I'm currently building and BLDC ESC, right now just using simple 6 step commutation, but plan on trying to implement FOC. I'm using the IR2113 gate drivers because that's what I had lying around but while using it I've run into a problem. I'm using low side switching meaning the high side of each phase stays on for 2 consecutive steps of the 6 total steps, and at low enough rpm the high side gate drive output from the IR2113 just cuts out. Is there some sort of time out on it where it turns off it left on too long. I wasn't able to find anything about a time out on the datasheet. I'm also quite sure its not the UV lockout, as the low side of one of the other phases is still switching, allowing the boost cap to be charged. I confirmed this by probing it. I currently have a janky workaround involving pulsing the high side off and on for 1 microsecond, which works but I don't want to have to do this when implementing FOC, as low speed operation will be a pain. Am I missing something about the IR2113 or is this just an inherent characteristic? If it is, are there any other popular half bridge drivers I could use without this issue? Especially since the IR2113 is quite expensive, I don't need any of the fancy smarts like the "UV lockout" and "cycle by cycle shutdown", just a basic bootstrap circuit capable of similar currents.
Thanks!

[fourtytwo42]

I'm currently building and BLDC ESC, right now just using simple 6 step commutation, but plan on trying to implement FOC. I'm using the IR2113 gate drivers because that's what I had lying around but while using it I've run into a problem. I'm using low side switching meaning the high side of each phase stays on for 2 consecutive steps of the 6 total steps, and at low enough rpm the high side gate drive output from the IR2113 just cuts out.

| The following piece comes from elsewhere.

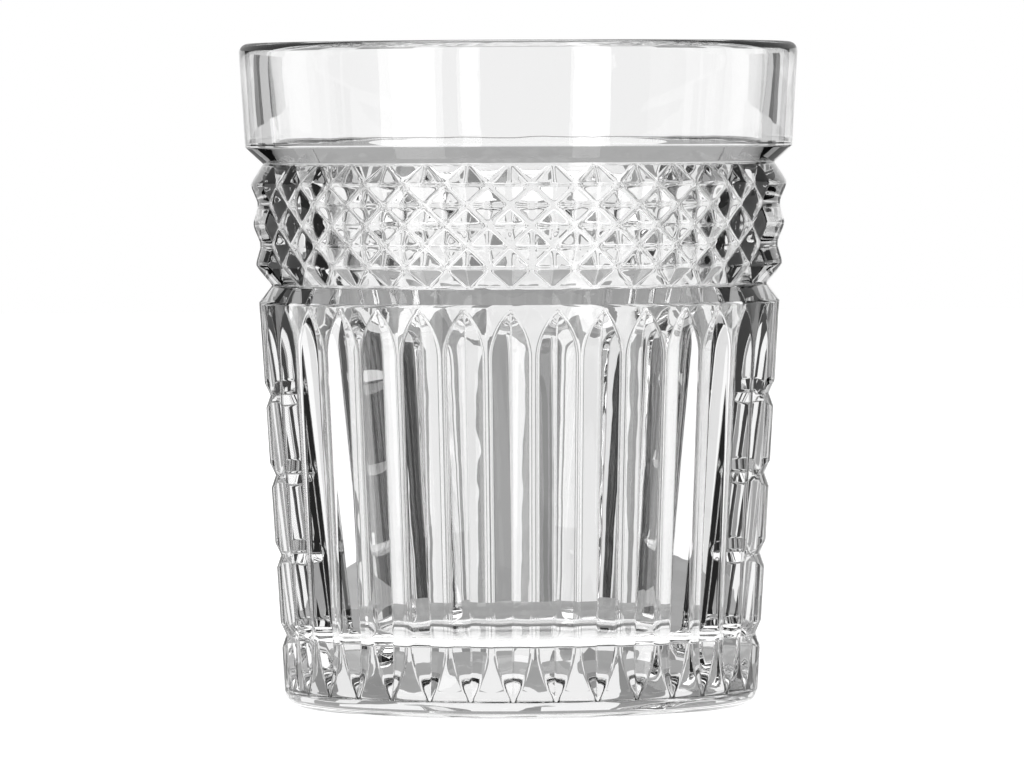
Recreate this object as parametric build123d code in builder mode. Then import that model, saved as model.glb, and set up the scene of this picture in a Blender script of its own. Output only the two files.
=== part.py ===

That will be high side UVLO caused by boost capacitor discharge, are you using gate to drain resistors on the high side mosfets causing this discharge ?
Your boost capacitors maybe to small or leaky.

as the low side of one of the other phases is still switching, allowing the boost cap to be charged.

Why would this be the case, perhaps you should provide a schematic to show why ?

[Marian_elf]

A differential measurement would also help, either with a differential probe ( preferably ) or with a 2 channel scope using the differential measurement function ( if you do not have a differential probe then make sure you power the circuit to be measured from an isolation transformer if it involves line voltage!!! ).

The idea is to see exactly what happens both with the bootstrap supply voltage in time, and with high side driver output, does it droop at all or does it just cuts out?...

[A Fresh Lad]

Hi, so I followed your advice and I made some measurements using my scope using 2 probes as differential probes and measured the boost cap voltage, and it does seem to be tripping the UV lockout. Before I guess I was making measurements after the UV lockout had already tripped, meaning ofc the boost cap was charged so a bit stupid on my end. On the first capture below, you can see when the UVLO is triggered, the white is high side gate voltage and the purple is the input logic signal to the ir2113. This also explained why my janky workaround of pulsing the logic signal low quickly worked because it seems when the high side mosfet turns off, the inductive kick drags the voltage to ground, allowing the boost cap to be charged again, but after the voltage is back above the UVLO limit, the ir2113 doesn't automatically turn back on. On the second capture below, where white is boost cap voltage and purple is logic input, you can see the boost cap voltage increases after UVLO engages as expected, but the high side gate drive doesn't turn back on until the logic input is pulsed (you have to zoom in a bit as its hard to see, the purple signal is pulsed low very quickly). I'm guessing this is a feature of the ir2113. I don't want to have this workaround, so are there any other mosfet drivers that will re-engage as soon as the voltage is above the limit. Thanks!!

[fourtytwo42]

Hi, so I followed your advice and I made some measurements using my scope using 2 probes as differential probes and measured the boost cap voltage, and it does seem to be tripping the UV lockout. Before I guess I was making measurements after the UV lockout had already tripped, meaning ofc the boost cap was charged so a bit stupid on my end. On the first capture below, you can see when the UVLO is triggered, the white is high side gate voltage and the purple is the input logic signal to the ir2113. This also explained why my janky workaround of pulsing the logic signal low quickly worked because it seems when the high side mosfet turns off, the inductive kick drags the voltage to ground, allowing the boost cap to be charged again, but after the voltage is back above the UVLO limit, the ir2113 doesn't automatically turn back on. On the second capture below, where white is boost cap voltage and purple is logic input, you can see the boost cap voltage increases after UVLO engages as expected, but the high side gate drive doesn't turn back on until the logic input is pulsed (you have to zoom in a bit as its hard to see, the purple signal is pulsed low very quickly). I'm guessing this is a feature of the ir2113. I don't want to have this workaround, so are there any other mosfet drivers that will re-engage as soon as the voltage is above the limit. Thanks!!

Providing schematics instead of wishing for a magic chip is more likely to get your problem resolved.

[Marian_elf]

Hi, so I followed your advice and I made some measurements using my scope using 2 probes as differential probes and measured the boost cap voltage, and it does seem to be tripping the UV lockout. Before I guess I was making measurements after the UV lockout had already tripped, meaning ofc the boost cap was charged so a bit stupid on my end. On the first capture below, you can see when the UVLO is triggered...

Lots of droop just as i suspected, that's why i suggested the scope testing.
You need to increase the capacitor on the bootstrap side enough to cover the lowest frequency expected.
Also the capacitance at the Vcc pin of the driver need's to be large enough to cover both the outputs ( at least several times larger than the cap at the bootstrap supply ).
You increase the capacitance until the high side remains leveled even at the lowest frequency.